WATERS: During those same days in October 1962, we were organizing demonstrations in the United States. Jack and I were both university students at that time, in different cities.

LÓPEZ CUBA: You were organizing support activities?

WATERS: Yes. To demand “U.S. Hands Off Cuba!” “U.S. Out of Guantánamo!” “Stop the Invasion!”

BARNES: Communists in the United States had had no contact with revolutionists in Cuba when the crisis began, of course. But we supported the Cuban revolution, wholeheartedly. Some revolutionary-minded young people in the U.S., including myself, were actually won to communism in Cuba. I spent several months here in Cuba in the summer of 1960. I recall asking a Cuban compañero I had come to trust whether he thought I should stay in Cuba or go back to the United States. I wanted to stay, because we all knew the invasion was coming.

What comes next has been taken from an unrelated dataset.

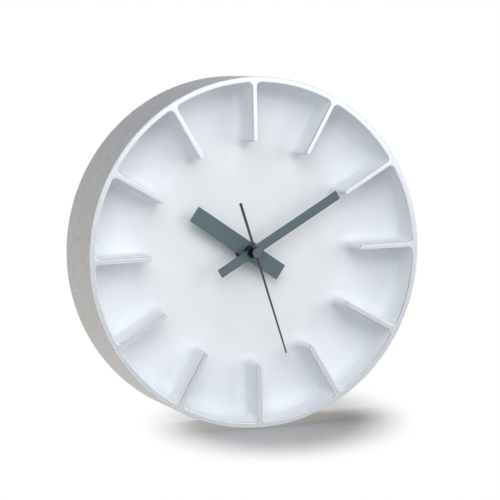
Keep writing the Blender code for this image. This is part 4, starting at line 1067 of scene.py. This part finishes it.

“Go back to the United States,” he told me, “and make a revolution there.”

I decided he was right. And I’ve never gone back on that agreement. …

The big majority in the communist movement in the U.S. — young or old — responded as we did. We knew the Cuban people were ready to fight, and we were determined to fight alongside them. The most important lesson for young revolutionists to learn is that the imperialists pause only when they have to face those who are ready to fight like you are in Cuba. Otherwise one starts believing that all of history is negotiated by big governments.

LÓPEZ CUBA: What you say is very important because popular pressure in the United States is what forced the U.S. government to pull its troops out of Vietnam.

The Cuban revolution today remains on a firm footing. At the same time, the U.S. government knows that the progressive people of the United States, the working people, will take to the streets to oppose an attack on Cuba, as they did during Vietnam. There is solidarity with Cuba around the world, as well, and this too has acted as a brake on Washington.